Look, you can keep the original Little Black Sambo, those problematic Looney Tunes cartoons, and your racist pancake batter if it makes you feel better. But in a world where our children catch on a lot quicker than we did, you try explaining why you refuse to let go of outdated and offensive images. Or just start with the absurdity of moving a full-grown African elephant into one's home, even if he is house-broken and speaks French. I don't recall what book was substituted on our reading list in high school for TKAM, but if I were an English teacher today, I would concede the point that there are other titles, such as Ernest Gaines' brilliant A Lesson Before Dying, published in 1993 that could be taught in its place or alongside. If TKAM is truly a classic worthy of our adulation, it won't be forgotten, which is the entire point of initiatives like the Big Read

Since I mentioned the Dr. Suess Library as having facilitated my introduction to the character of Babar, allow me to point out that times change, and not everything that was normal or acceptable remains that way. It was an internal review conducted by his estate that prompted those six titles to be dropped from publication. They aren't banned books in the traditional sense, so if you insist on buying them on eBay for your grandchildren, nobody is stopping you. But I am judging your insistence that your nostalgia is of greater importance than the offense it causes others, particularly when I know some of you actively protested a book about male co-parenting penguins (based on real events, unlike de Brunhoff's fictional talking elephants).
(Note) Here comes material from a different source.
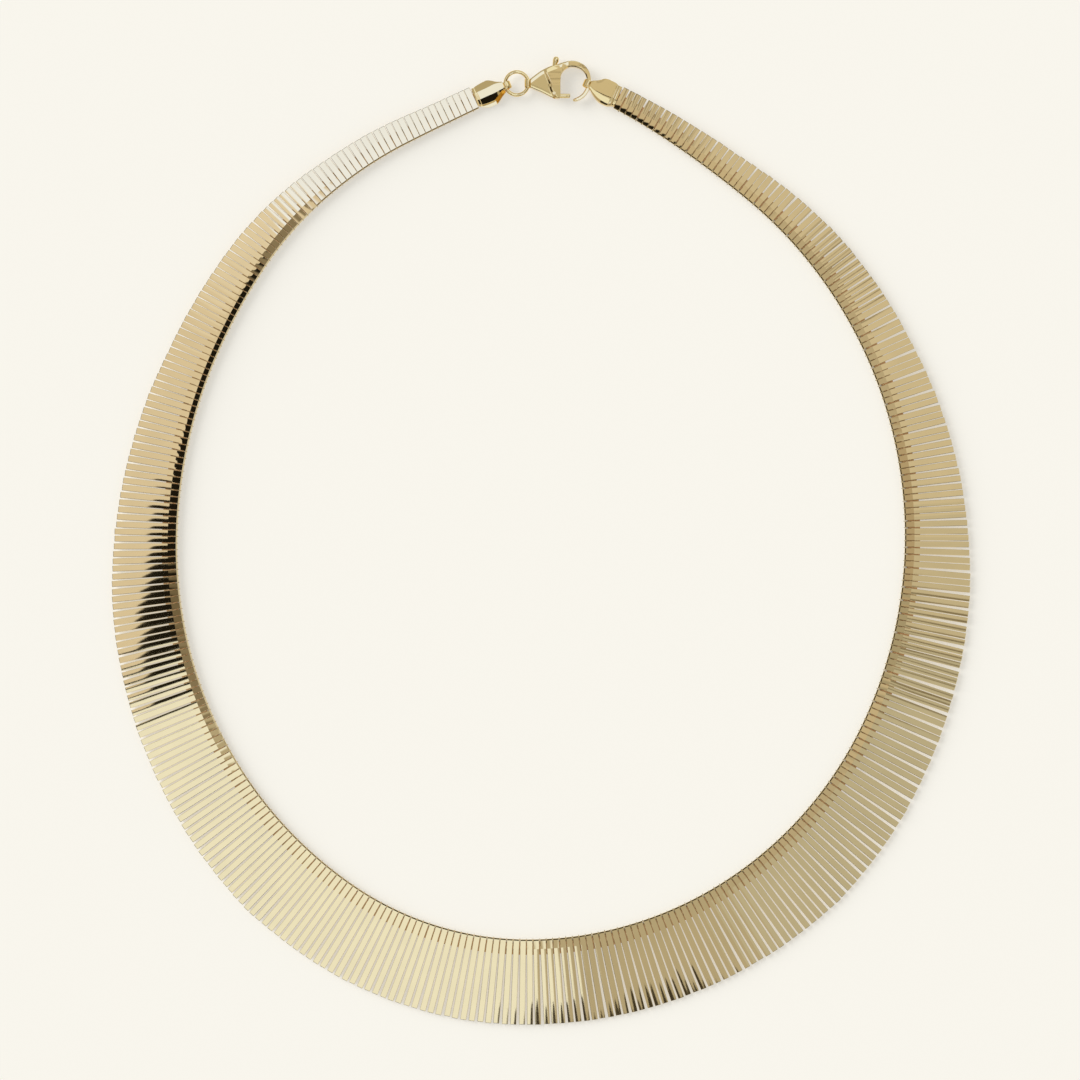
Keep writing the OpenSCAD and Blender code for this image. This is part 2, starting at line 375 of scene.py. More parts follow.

I am not chucking my Babar book. As I mentioned, it is 35+ years old and in good condition, so maybe one day I can sell it on eBay to help pay for a trip to Paris with my daughter. For the time being, it can go back on the shelf and stay there without upsetting the balance of life in our home. I might just go searching at my parents' house for that other book about Babar's lost crown. And if the Kid asks me to read it again, I won't object. Because I can balance that out by pairing it with other books, such as Dr. Suess' Horton Hears a Who (1954) or one of the fantastic Mo Willems' Elephant and Piggie books. There are also stories that mythologize elephants from Africa and India, as well as stories that teach children to respect wildlife in their natural habitat. And that is the point, there is a whole wide world of stories out there from which to choose, so no need for limits!